Efectivamente, entre todos los seres de la creación, el hombre es el único capaz de perdonar. Esto es así porque también ha sido el único ser creado a imagen y semejanza de Dios, que ama y perdona infinitamente. De modo que, al perdonar, las personas no solo nos hacemos verdaderamente humanas, sino que, en mucho, también nos divinizamos. Por eso hoy Jesús nos habla de la sin-medida con la que hemos de ofrecer este don: «Acercándose Pedro a Jesús le preguntó: “Señor, si mi hermano me ofende, ¿cuántas veces tengo que perdonarlo? ¿Hasta siete veces?”. Jesús le contesta: “No te digo hasta siete veces, sino hasta setenta veces siete”» (Mateo 18, 21 – 22). Esta medida infinita no solo ha de aplicarse hacia quien nos haga más de una faena, sino también, y muy especialmente, hacia quien quizá solo nos haya agraviado una vez, pero la herida ha sido honda y nos cuesta perdonar de una y para siempre. Continuamente hemos de pedir la gracia de ofrecer ese perdón que tanto nos cuesta, asumiéndolo como un camino que se recorre paso a paso, decidiendo avanzar siempre con impulsos renovados. Lo importante es no volver atrás. Para ello necesitamos tomar conciencia de cómo y cuánto nos perdona Dios a nosotros mismos. Necesitamos contemplar con humildad y gratitud nuestra propia miseria amada y renovada por su misericordia, así como procurar hacernos cada día más semejantes a Él. Porque el rencor y el odio, como ya dijo Shakespeare, son un veneno que nos tomamos nosotros mismos esperando que muera el otro. Ese veneno nos destruye porque desfigura nuestro ser imagen de Dios. El perdón, en cambio, no solo es un bálsamo que damos a quien nos ha herido, sino que, en primer lugar, nos sana a nosotros. Esto es también lo que nos enseña la primera lectura de hoy:

«Rencor e ira son detestables, el pecador los posee. El vengativo sufrirá la venganza del Señor, que llevará cuenta exacta de sus pecados. Perdona la ofensa a tu prójimo y, cuando reces, tus pecados te serán perdonados. Si un ser humano alimenta la ira contra otro, ¿cómo puede esperar la curación del Señor? Si no se compadece de su semejante, ¿cómo pide perdón por sus propios pecados? Si él, simple mortal, guarda rencor, ¿quién perdonará sus pecados? Piensa en tu final y deja de odiar» (Eclesiástico 27, 33 – 28, 7).

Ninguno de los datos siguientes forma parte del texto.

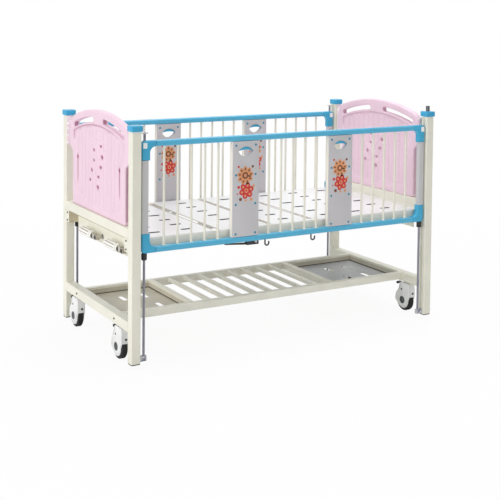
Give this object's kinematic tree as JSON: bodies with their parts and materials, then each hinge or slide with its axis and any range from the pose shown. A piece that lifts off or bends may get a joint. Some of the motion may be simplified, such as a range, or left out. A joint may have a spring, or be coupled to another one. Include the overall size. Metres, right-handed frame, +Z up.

Estas afirmaciones del Antiguo Testamento preparan la revelación del Evangelio, que nos dice: “Dad y se os dará” (Lucas 6, 38). Si esperamos recibir algo de Dios, también nosotros debemos ofrecerlo a nuestro prójimo. Por eso, cuando Cristo nos enseña a orar al Padre, da el lugar central a esta petición: «Perdona nuestras ofensas como también nosotros perdonamos a los que nos ofenden» (Mateo 5, 23).  Se trata, entonces, de alinear nuestro corazón con lo más propio de Dios en una espiral de misericordia que desciende desde Él hacia nosotros, de nosotros hacia el prójimo y, a través de este, nos eleva hasta Dios. Esta es una de las características distintivas de la fe en Cristo, quien murió en la cruz pidiendo perdón al Padre por los que no sabían lo que hacían. Es lo que han seguido testimoniando los mártires de todo tiempo y lugar, quienes a través del perdón y la confianza en Dios han demostrado que el amor es más fuerte que la muerte.

Siempre que estemos expuestos a odiar, incluso con poderosos motivos ante lo que consideramos injusto y abusivo, hemos de hilar muy fino para que nuestra indignación y hambre de justicia no se conviertan en rencor ni mal deseo hacia otros. Contemplemos lo más bello de cada cosa y reconozcamos que lo más propio de nosotros mismos es esa capacidad de perdonar que, sin duda, nos ha sido dada por el Dios justo y misericordioso al crearnos a su imagen y semejanza. Actuar de otra manera es contradecir, adulterar y hasta destruir nuestra más propia identidad.